Dalam rapat progres dengan PT GTI tersebut dipimpin oleh Direktur Tindak Pidana Tertentu (Dirtipidter) Bareskrim Polri, Pipit Rismanto, Deputi Bidang Pengendalian Pelaksanaan Penanaman Modal Kementerian Investasi/BKPM, Imam Soejoedi, Kepala Kejati NTB, Tomo Sitepu serta stakeholder lainnya.
Gubernur menjelaskan, di antara 65 hektar yang dialokasikan pengelolaannya oleh GTI, ternyata 60 hektarnya telah dikelola dan dimanfaatkan oleh masyarakat dengan kegiatan ekonomi yang cukup bagus. Sehingga dari lahan itu yang tersisa hanya 5 hektar yang belum dimanfaatkan alias masih kosong.
"Untuk itu, secara kasat mata dengan logika sederhana karena investasi masyarakat juga sudah sangat bagus. Tidak mungkin kami mengusir masyarakat kita sendiri untuk salah satu investasi yang belum pasti," ucapnya.

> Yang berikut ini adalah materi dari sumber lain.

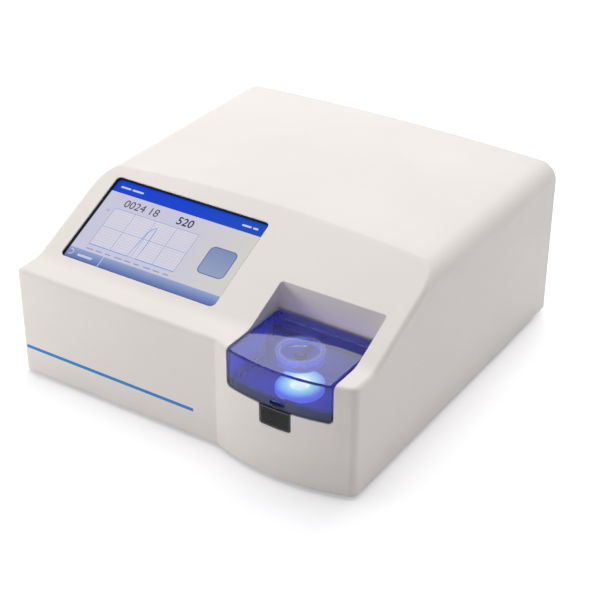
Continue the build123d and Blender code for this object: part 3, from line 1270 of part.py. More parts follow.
# ---------------------------------------------------------------- write every node
def main():
    """Build and write all nodes."""
    os.makedirs("parts", exist_ok=True)
    write("top_housing", top_housing())
    write("base_plate", base_plate())
    write("rear_panel", rear_panel())
    write("rubber_feet", *rubber_feet())
    lugs = [(x, y, BASE_Z) for x, y in LUG_SPOTS]
    write("base_screws", *screws(lugs, (0, 0, 1), M4_R, SHEET + 9))
    panel = [(x, REAR_FACE, z) for x, z in PANEL_SCREWS]
    write("rear_panel_screws", *screws(panel, (0, -1, 0), M3_R, SHEET + 2))
    write("display_gasket", display_gasket())
    write("touch_panel", touch_panel())
    write("display_module", display_module())
    write("display_frame", display_frame())
    write("display_standoffs", *display_standoffs())
    write("display_board", display_board())
    write("chamber_tub", chamber_tub())
    write("tube_socket", tube_socket())
    write("lower_electrode", lower_electrode())
    write("electrode_nut", electrode_nut())
    write("light_board", light_board())
    write("lid", lid())
    write("contact_carrier", contact_carrier())
    write("contact_plunger", contact_plunger())
    write("plunger_spring", plunger_spring())
    write("contact_arm", contact_arm())
    write("hinge_block", hinge_block())
    write("fixed_terminal", fixed_terminal())
    write("hinge_pin", hinge_pin())
    write("lid_spring", lid_spring())
    write("lid_magnet", lid_magnet())
    write("lid_sensor", lid_sensor())
    write("latch_button", latch_button())
    write("latch_guide", latch_guide())
    write("latch_spring", latch_spring())
    write("main_board", main_board())
    write("high_voltage_board", high_voltage_board())
    spots = board_spots(MAIN_XS, MAIN_YS) + board_spots(HV_XS, HV_YS)
    write("board_standoffs", *standoffs(spots))
    write("capacitors", *capacitors())
    write("capacitor_clamp", capacitor_clamp())
    write("transformer_core", transformer_core())
    write("transformer_winding", transformer_winding())
    write("heat_sink", heat_sink())
    write("switch_modules", *switch_modules())
    write("discharge_resistor", discharge_resistor())
    write("power_supply", power_supply())
    write("supply_terminals", supply_terminals())
    write("power_inlet", power_inlet())
    write("inlet_pins", *inlet_pins())
    write("fuse_drawer", fuse_drawer())
    write("fuses", *fuses())
    write("switch_frame", switch_frame())
    write("switch_rocker", switch_rocker())
    write("fan_frame", fan_frame())
    write("fan_rotor", fan_rotor())
    fan = [(x, REAR_FACE, z) for x, z in FAN_SCREWS]
    write("fan_screws", *screws(fan, (0, -1, 0), M3_R, SHEET + 8))
    write("port_board", port_board())
    write("port_pillars", *port_pillars())
    write("data_ports", *data_ports())
    write("ground_post", ground_post())


if __name__ == "__main__":
    main()
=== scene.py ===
"""Looks of the bench-top electroporator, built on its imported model: finishes, screen picture, knurl, screws, studio.

Sizes are in millimetres in the case frame (x from the case's middle to the right, y from the straight front face
rearwards, z up from the case's lower edge) until `at` turns them into metres of the model's own frame.
"""
import json
import logging
import math
from dataclasses import dataclass
from enum import Enum
from functools import reduce

import bmesh
import bpy
from mathutils import Matrix, Vector

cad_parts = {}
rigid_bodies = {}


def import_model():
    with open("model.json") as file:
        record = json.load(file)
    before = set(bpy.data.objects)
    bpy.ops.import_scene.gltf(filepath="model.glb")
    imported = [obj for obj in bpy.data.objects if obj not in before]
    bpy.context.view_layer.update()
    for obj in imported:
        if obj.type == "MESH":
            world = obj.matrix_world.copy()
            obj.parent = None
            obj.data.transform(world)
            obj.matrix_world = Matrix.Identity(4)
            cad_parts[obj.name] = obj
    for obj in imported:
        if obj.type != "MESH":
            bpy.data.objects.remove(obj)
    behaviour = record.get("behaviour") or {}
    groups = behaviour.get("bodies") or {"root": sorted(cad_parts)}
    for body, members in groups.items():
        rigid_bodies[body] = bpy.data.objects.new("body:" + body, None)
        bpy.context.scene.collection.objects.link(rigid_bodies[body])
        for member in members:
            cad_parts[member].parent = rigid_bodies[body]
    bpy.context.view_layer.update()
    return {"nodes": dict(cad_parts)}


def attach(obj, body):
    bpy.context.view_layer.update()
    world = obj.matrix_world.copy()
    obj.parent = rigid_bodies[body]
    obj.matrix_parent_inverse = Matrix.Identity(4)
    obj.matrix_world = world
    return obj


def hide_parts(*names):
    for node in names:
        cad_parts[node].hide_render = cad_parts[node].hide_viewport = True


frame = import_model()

logging.basicConfig(level=logging.INFO, format="%(message)s")
LOG = logging.getLogger("electroporator")

Socket = bpy.types.NodeSocket
Mesh = bpy.types.Mesh
Colour = tuple[float, float, float, float]
Sides = tuple[float, float, float, float]
Triple = tuple[float, float, float]
Pair = tuple[float, float]

MM = 0.001
CASE_ORIGIN = Vector((0.0, -157.2, 4.0))
SLOPE_DEG = 25.5
SLOPE_FOOT = Vector((0.0, 25.9, 95.0))
BULGE_X = 96.8
BULGE_R = 178.0
BULGE_Y = 167.4
WELL_Y = 24.5
SCREW_HEAD = 2.2
HEAD_TO_SHANK = 1.9
SCREW_APART = 10.0
EDGE_WEAR_AND_HIGHLIGHT_SPAN = (0.80, 0.98)


def at(x: float, y: float, z: float) -> Vector:
    """Turn a point of the case frame into the model's frame.

    Args:
        x: Millimetres from the case's middle to the right.
        y: Millimetres from the straight front face rearwards.
        z: Millimetres from the case's lower edge upwards.

    Returns:
        The point in metres.
    """
    return (Vector((x, y, z)) + CASE_ORIGIN) * MM


def on_slope(x: float, up: float, depth: float) -> Vector:
    """Point under the sloped panel.

    Args:
        x: Millimetres from the case's middle.
        up: Millimetres along the slope from its foot.
        depth: Millimetres below the slope's face.

    Returns:
        The point in metres, in the model's frame.
    """
    lean = math.radians(SLOPE_DEG)
    along = Vector((0.0, math.cos(lean), math.sin(lean)))
    normal = Vector((0.0, -math.sin(lean), math.cos(lean)))
    point = SLOPE_FOOT + along * up - normal * depth
    return at(x, point.y, point.z)


def rgb(red: int, green: int, blue: int) -> Colour:
    """Scene-linear colour of a screen colour.

    Args:
        red: 0 to 255.
        green: 0 to 255.
        blue: 0 to 255.

    Returns:
        Linear red, green, blue and an alpha of one.
    """

    def linear(value: int) -> float:
        """Undo the screen's curve for one channel."""
        share = value / 255.0
        return share / 12.92 if share <= 0.04045 else ((share + 0.055) / 1.055) ** 2.4

    return (linear(red), linear(green), linear(blue), 1.0)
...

Berangkat dari polemik ini, lanjut Bang Zul sapaan akrabnya, karena lahan terlanjur dimanfaatkan oleh masyarakat sehingga berbagai upaya dan komunikasi telah dilakukan oleh Pemerintah Provinsi bersama Kapolda NTB, Danrem 162/WB dan Kejati NTB, yang salah satunya adalah membuat kebijakan addendum.
Dalam addendum tersebut, Pemprov NTB mencoba menawarkan kepada pihak GTI untuk memanfaatkan lahan sisa tersebut guna membuktikan bahwa pihak GTI memiliki keseriusan untuk berinvestasi di Gili Trawangan.
"Sehingga tidak ada solusi lain kecuali kami memutuskan kontraknya. Karena ternyata suasana batin masyarakat di Gili Trawangan merasa lebih aman berkontribusi keuntungan kepada pemerintah daerah ketimbang berkontribusi dengan PT GTI yang tidak kelihatan," jelas Gubenur.
Selain itu, gubernur mengakui bahwa pemerintah sudah melakukan berbagai upaya untuk membuka ruang dialog dengan pihak GTI namun tidak direspon dengan baik. Sehingga banyak acara yang dibatalkan karena menunggu kabar dari pihak GTI dan ini sangat keterlaluan.
"Oleh karenanya, tanpa ragu-ragu merasa tidak perlu ada lagi addendum karena pihak GTI tidak menunjukkan itikad baik. Kami sepakat untuk memutus kontraknya," katanya.